I'm aware of the signs, and I appreciate the concern. It's something I'll lean into if it persists.

I'm glad to hear it ❤️ I'm sure you also know that major depression can be triggered by real-world events, so it's not impossible that you could have depression as a reaction to this one major change in your life.

 

On 1/11/2019 at 9:47 PM, sunny said:

The disconnect I'm getting via loved ones is a little more complex I suppose? I've spent a long time trying to relate to people talking about their relationships and crushes and their sexcapades. That's not the singular way I am connecting to them, sure, but suddenly there's this feeling of being... almost two steps further from them. There's this brand new disconnect as not feeling in line with the rest. These things don't matter in friendships and family, I know, but every time they talk about romantic love I'm left just, unable to pretend like I get it anymore. I thought they were like me, you know? And suddenly I'm not like them. There shouldn't be an "us" and "them" but for simplicity's sake and trying to pick apart myself, I think that's how I ought to put it.

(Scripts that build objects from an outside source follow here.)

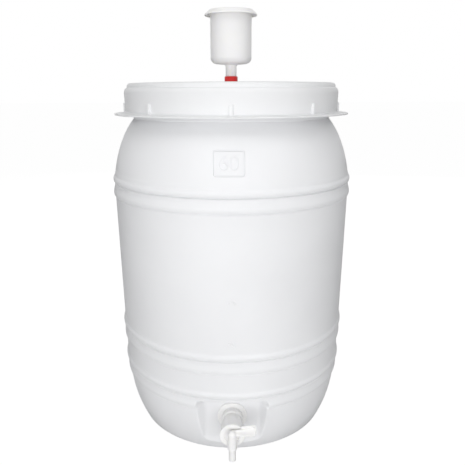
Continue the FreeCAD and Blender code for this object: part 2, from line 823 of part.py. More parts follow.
# ---- tap plug --------------------------------------------------------------------------
def lever_blade_outline(margin):
    """Lever blade seen from its face: u runs out from the plug, v across; margin insets all edges."""
    root = lever_root_width / 2 - margin
    tip = lever_tip_width / 2 - margin
    start = margin * 4
    end = lever_reach - margin
    round_off = lever_tip_round - margin / 2
    diagonal = round_off * (1 - math.sqrt(0.5))
    low_root = VECTOR(start, -root, 0)
    low_tip = VECTOR(end - round_off, -tip, 0)
    end_low = VECTOR(end, -tip + round_off, 0)
    end_high = VECTOR(end, tip - round_off, 0)
    high_tip = VECTOR(end - round_off, tip, 0)
    high_root = VECTOR(start, root, 0)
    return Part.Wire([
        line(low_root, low_tip),
        Part.Arc(low_tip, VECTOR(end - diagonal, -tip + diagonal, 0), end_low).toShape(),
        line(end_low, end_high),
        Part.Arc(end_high, VECTOR(end - diagonal, tip - diagonal, 0), high_tip).toShape(),
        line(high_tip, high_root),
        line(high_root, low_root),
    ])


def make_lever():
    """Blade with a shallow panel and an upstanding lip along its rear edge and round its end."""
    blade = Part.Face(lever_blade_outline(0)).extrude(VECTOR(0, 0, -lever_thickness))
    panel = Part.Face(lever_blade_outline(lever_panel_margin)).extrude(VECTOR(0, 0, -lever_panel_depth))
    lip_rise = VECTOR(0, 0, lever_thickness + lever_lip_height)
    lip_outside = Part.Face(lever_blade_outline(-lever_lip_width)).extrude(lip_rise)
    lip_inside = Part.Face(lever_blade_outline(0)).extrude(lip_rise)
    lip = lip_outside.cut(lip_inside)
    lip.translate(VECTOR(0, 0, -lever_thickness))
    reach = 2 * lever_reach
    end_stop = lever_tip_width / 2 - lever_lip_end_share * lever_tip_width
    window = Part.makeBox(reach, reach, reach, VECTOR(lever_lip_start, end_stop, -reach / 2))
    return blade.cut(panel).fuse(lip.common(window))


def make_plug():
    seam = sleeve_top
    head_top = seam + plug_head_height
    spout_bottom = sleeve_bottom - spout_length
    shaft = upright_cylinder(plug_radius, sleeve_bottom, seam, y=-plug_axis)
    spout = upright_cylinder(spout_radius, spout_bottom, sleeve_bottom, y=-plug_axis)
    spout = spout.makeChamfer(spout_chamfer, circles_at(spout, spout_radius, z=spout_bottom))
    bead_top = sleeve_bottom - plug_bead_gap
    bead = upright_cylinder(plug_bead_radius, bead_top - plug_bead_height, bead_top, y=-plug_axis)
    bead = bead.makeChamfer(plug_bead_chamfer, circle_edges(bead, plug_bead_radius))
    head = upright_cylinder(plug_head_radius, seam, head_top, y=-plug_axis)
    dome = Part.makeSphere(plug_head_radius, VECTOR(0, -plug_axis, head_top), UP, 0, 90, 360)
    lever = make_lever()
    lever.rotate(VECTOR(0, 0, 0), VECTOR(1, 0, 0), lever_tilt)
    lever.rotate(VECTOR(0, 0, 0), VECTOR(0, 1, 0), -lever_rise)
    lever.translate(VECTOR(0, -plug_axis, seam + lever_above_seam))
    plug = shaft.fuse([spout, bead, head, dome, lever])
    bore_top = port_height + port_radius + spout_bore_past_port
    axial_bore = upright_cylinder(spout_bore_radius, spout_bottom - 1, bore_top, y=-plug_axis)
    port_centre = VECTOR(0, -plug_axis, port_height)
    side_port = Part.makeCylinder(port_radius, 2 * plug_radius, port_centre, VECTOR(-1, 0, 0))
    return plug.cut(axial_bore).cut(side_port)


# ---- build -----------------------------------------------------------------------------
os.makedirs("parts", exist_ok=True)
for section_node, section in barrel_sections():
    export(section, section_node)
export(make_lid(), "lid")
export(make_gasket(), "lid_gasket")
export(make_grommet(), "airlock_grommet")
export(make_cup(), "airlock_cup")
export(make_bell(), "airlock_bell")
export(make_cap(), "airlock_cap")
export(make_outer_washer(), "tap_outer_washer")
export(make_inner_washer(), "tap_inner_washer")
export(make_nut(), "tap_nut")
export(make_tap_body(), "tap_body")
export(make_plug(), "tap_plug")
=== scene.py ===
import bisect
import math
import bpy
from mathutils import Matrix, Vector


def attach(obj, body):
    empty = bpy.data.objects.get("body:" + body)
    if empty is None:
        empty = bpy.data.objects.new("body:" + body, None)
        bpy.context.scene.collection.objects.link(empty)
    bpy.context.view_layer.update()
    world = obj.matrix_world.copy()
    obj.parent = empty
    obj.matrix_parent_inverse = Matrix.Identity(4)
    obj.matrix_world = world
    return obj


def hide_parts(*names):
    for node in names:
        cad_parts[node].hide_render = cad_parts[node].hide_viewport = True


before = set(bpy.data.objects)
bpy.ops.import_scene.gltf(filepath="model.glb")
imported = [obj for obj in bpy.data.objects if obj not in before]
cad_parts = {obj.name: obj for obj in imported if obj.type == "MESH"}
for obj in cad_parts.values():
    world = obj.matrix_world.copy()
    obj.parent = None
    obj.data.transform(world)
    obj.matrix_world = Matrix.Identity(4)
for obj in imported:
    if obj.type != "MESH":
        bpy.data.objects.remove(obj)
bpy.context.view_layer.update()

# Looks of the wide-neck fermentation barrel: smooth blow-moulded shell with its tap pocket, screw lid,
# cup airlock and drain tap, on a white studio floor. Sizes are in millimetres, turned to metres by MM.

MM = 0.001
UPRIGHT = (0, 0, 1)
TINY = 0.001                                   # keeps a division away from zero

# ---- barrel ----------------------------------------------------------------------------
WALL = 3.5
RING_GROOVES = (107.7, 172.3, 424.1)
HEEL = (167.4, 2.2)
BASE_FLAT_RADIUS = 163.5
HUB_RADIUS = 60.0
CHANNEL_RADIUS = 135.0
CHANNEL_DEPTH = 2.5
CHANNEL_SIDE = 4.0
BOWL_TOP_RADIUS = 188.9
LOW_WALL_RADIUS = 192.3
MID_WALL_RADII = (193.9, 197.8)
SHOULDER_FOOT = (197.2, 435.1)
SHOULDER_BEND = (183.0, 489.0)
SHOULDER_LEAN = 7.8                            # degrees from the vertical where the shoulder starts
NECK_RADIUS = 162.0
NECK_ROOT = 524.6
NECK_RIM = 573.0
NECK_RIM_ROUND = 2.0                           # the rim's rounding ends less than this far below it
BOWL_BULGE = 4.3
BAND_EDGE = -22.3                              # heights of a ring pair, from its groove
RING_TOP = 11.0
CAVITY_NARROWING = 0.5                         # of the inner skin over the height of the lowest ring pair
CAVITY_ROWS = (125.0, 118.7, 115.0, 111.0, 107.0, 103.0, 99.0, 95.0, 90.0)
TURN_STEPS = 288
SHELL_SHARP = 30                               # edges that turn more than these degrees look sharp
BARREL_SHARP = 35

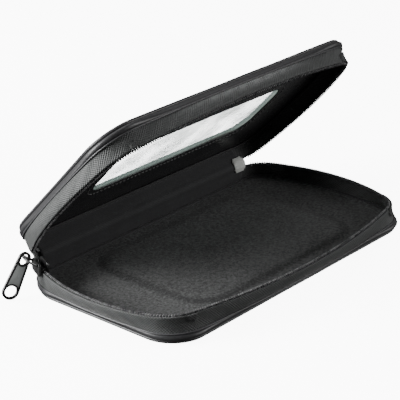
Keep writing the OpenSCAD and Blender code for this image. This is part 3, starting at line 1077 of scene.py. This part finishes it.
outer_plate = slider_piece("slider_outer_plate", shield(), PLATE_T, 0.28 * mm, PLATE_AT[0])
slider_piece("slider_inner_plate", shield(), PLATE_T, 0.28 * mm, PLATE_AT[1])
wedge = [(-5.0 * mm, -0.15 * mm), (-4.4 * mm, -0.24 * mm), (-3.2 * mm, -0.24 * mm), (-2.2 * mm, 0.0),
         (-3.2 * mm, 0.24 * mm), (-4.4 * mm, 0.24 * mm), (-5.0 * mm, 0.15 * mm)]
slider_piece("slider_wedge", wedge, WEDGE_T, 0.05 * mm, WEDGE_AT)
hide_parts("slider_body")


def bail():
    foot = Vector((0, PLATE_AT[0] + PLATE_T - 0.1 * mm, RIM_H + 1.9 * mm))
    head = (BAIL - foot).normalized()
    shoulder = foot + head * ((BAIL - foot).length - BAIL_BEND)
    side = Vector((BAIL_REACH, 0, 0))
    path = [foot - side, foot.lerp(shoulder, 0.5) - side]
    path += [shoulder - side + (Vector((1 - cos(a), 0, 0)) + head * sin(a)) * BAIL_BEND
             for a in (pi / 2 * k / 6 for k in range(7))]
    path += [Vector((-p.x, p.y, p.z)) for p in path[::-1]]
    path = [SLIDER @ p for p in path]
    points, faces = tube(path, [SLIDER.to_3x3() @ Vector((0, -head.z, head.y))] * len(path), BAIL_R, 14)
    # The bail gets a lighter copy of the black enamel: a painted highlight, not wear.
    painted_light = enamel("bail_highlight_enamel", (0.02, 0.02, 0.02, 1), (0.16, 0.16, 0.16, 1), 0.28)
    piece = new_mesh("slider_bail_loop", points, faces, painted_light)
    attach(piece, "slider")
    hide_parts("slider_bail")


bail()

# ---------------------------------------------------------------- pull tab
# A die-cast tab hangs on the bail by a round-ended opening: a raised rim in black enamel
# round a sunk grey panel on both faces, with a round hole in its tip.
TAB_REACH, TAB_HALF, TAB_T = 16.7 * mm, 4.1 * mm, 1.2 * mm
TAB_LEAN = acos((BAIL.z - 0.3 * mm - TAB_HALF) / TAB_REACH)
EYE_R, EYE_FROM, EYE_TO = 1.5 * mm, -0.4 * mm, 1.6 * mm
HOLE_R = 2.75 * mm
TAB_RIM = 1.25 * mm
TOP_HALF = 3.0 * mm
SUNK_TOP_HALF = 3.25 * mm - TAB_RIM
SUNK_T = 0.66 * mm
TAB_TOP = EYE_FROM - EYE_R - TAB_RIM + TOP_HALF


def round_ended(low_r, low, high_r, high, steps=28):
    """A strip along Y with round ends of two radii, closed by lines that touch both."""
    lean = asin((high_r - low_r) / (high - low)) if high > low else 0.0
    ends = [pi + lean + (pi - 2 * lean) * k / steps for k in range(steps + 1)]
    tops = [-lean + (pi + 2 * lean) * k / steps for k in range(steps + 1)]
    return ([(low_r * cos(a), low + low_r * sin(a)) for a in ends]
            + [(high_r * cos(a), high + high_r * sin(a)) for a in tops])


def sunk_outline(grow, steps=14):
    """The panel's edge: nearly straight sides, and ends hollowed round the two openings."""
    low_half, high_half = SUNK_TOP_HALF + grow, TAB_HALF - TAB_RIM + grow
    low_r, high_r = EYE_R + TAB_RIM * 0.8 - grow, HOLE_R + TAB_RIM * 0.8 - grow
    low, high = asin(min(1, low_half / low_r)), asin(min(1, high_half / high_r))
    bottom = [(low_r * sin(a), EYE_TO + low_r * cos(a))
              for a in (-low + 2 * low * k / steps for k in range(steps + 1))]
    top = [(high_r * sin(a), TAB_REACH - high_r * cos(a))
           for a in (high - 2 * high * k / steps for k in range(steps + 1))]
    return bottom + top


def pull_tab():
    hang = Matrix(((0, 0, 1, -TAB_T / 2), (-cos(TAB_LEAN), sin(TAB_LEAN), 0, BAIL.y),
                   (-sin(TAB_LEAN), -cos(TAB_LEAN), 0, BAIL.z), (0, 0, 0, 1)))
    place = SLIDER @ hang @ Matrix.Translation((0, 0, TAB_T / 2))
    outline = round_ended(TOP_HALF, TAB_TOP, TAB_HALF, TAB_REACH)
    eye = round_ended(EYE_R, EYE_FROM, EYE_R, EYE_TO)
    hole = round_ended(HOLE_R, TAB_REACH, HOLE_R, TAB_REACH)
    rim = cut_plate("pull_tab_rim", [outline, eye, sunk_outline(0.0), hole], TAB_T, 0.25 * mm, ENAMEL, place)
    grey = enamel("grey_enamel", (0.62, 0.65, 0.64, 1), (0.85, 0.89, 0.87, 1), 0.42)
    panel = cut_plate("pull_tab_panel", [sunk_outline(0.3 * mm)], SUNK_T, 0.05 * mm, grey, place)
    for piece in (rim, panel):
        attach(piece, "pull")
    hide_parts("pull_tab")


pull_tab()

# ---------------------------------------------------------------- inner layers
# Grey board stiffens both halves, with soft foam under the covers and under the floor pad.
# None of it shows once the case is sewn up. The lid's foam thins out towards the window.


def foam_finish():
    finish = Finish("soft_foam", Roughness=0.95, Specular_IOR_Level=0.1)
    pores = finish.cells(1500)
    finish.colour(finish.mixed(finish.clamped(pores, 0, 0.6), (0.02, 0.02, 0.02, 1), (0.09, 0.09, 0.09, 1)))
    finish.relief(pores, 0.2 * mm, 0.6)
    return finish.material


def board_finish():
    finish = Finish("grey_board", Roughness=0.85, Specular_IOR_Level=0.2)
    fibre = finish.grain(800, 4, 0.7)
    finish.colour(finish.mixed(fibre, (0.16, 0.15, 0.13, 1), (0.34, 0.32, 0.29, 1)))
    finish.relief(fibre, 0.05 * mm, 0.5)
    return finish.material


def lid_foam():
    outline = [(6.2, 3.0), (6.0, 1.6), (7.0, 1.0), (10.0, 0.85), (16.0, 0.82)]
    rings = [panel_ring(PANEL, -inset * mm, z * mm) for inset, z in outline]
    rings += [panel_ring(WINDOW, grow * mm, z * mm) for grow, z in
              ((13.5, 0.85), (9.2, 1.1), (7.0, 1.6), (5.4, 2.4), (5.2, 3.0))]
    points, faces = loft(rings, joined=True)
    piece = new_mesh("lid_foam_layer", points, [f[::-1] for f in faces], FOAM_FINISH)
    settle(piece, "lid", "lid_padding", slot="foam")


FOAM_FINISH, BOARD_FINISH = foam_finish(), board_finish()
lid_foam()
for node in ("base_padding", "base_foam"):
    dress(node, FOAM_FINISH)
for node in ("base_board", "lid_board"):
    dress(node, BOARD_FINISH)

Ahh okay, I think I get what you mean a bit more now and yeah that does make sense. If romance is a big part of their lives, and you've made the switch from trying to pretend you can relate to that, to accepting that you can't relate to that, then yeah I can see how that would cause a disconnect. 

 

I would say though that personally, even though I don't "get" romantic love and have no desire to be part of it, that's far from the only way my friends are not "like me". Some of my friends are sexually into women, which I don't understand or relate to either. Some of them are obsessed with the Great British Bake-Off and I'm just like  and totally tune out of those conversations when they happen. Sometimes I'm just like, I love you man, but some of the things you care about are fucking weird.

 

And that's okay! If my friends were "like me" in every way then I'd be bored to death by them. I like hearing about what's important to them and why, and how their experiences are different to mine. And of course, not being interested in romance myself doesn't mean I can't be sympathetic and supportive when my friends are suffering because of romantic problems. Just like I can be sympathetic and supportive when a friend's favourite football team loses an important match, even though I don't care about or support their team.

 

A shared interest in romance is emphatically NOT the only way to connect with people. Being different to your friends in this way absolutely does not mean you can't relate to them ever again. You're obviously going through a tough period of re-adjustment right now, and I don't want to diminish that at all - it is tough. But I'm sure that romance isn't the only thing that has ever been important in your friends' lives. I'm sure there are plenty of other shared activities, interests, and values that your friendships are founded on. So my advice would again be to try to focus on what those things are, and focus on the ways that you do relate to the people you care about.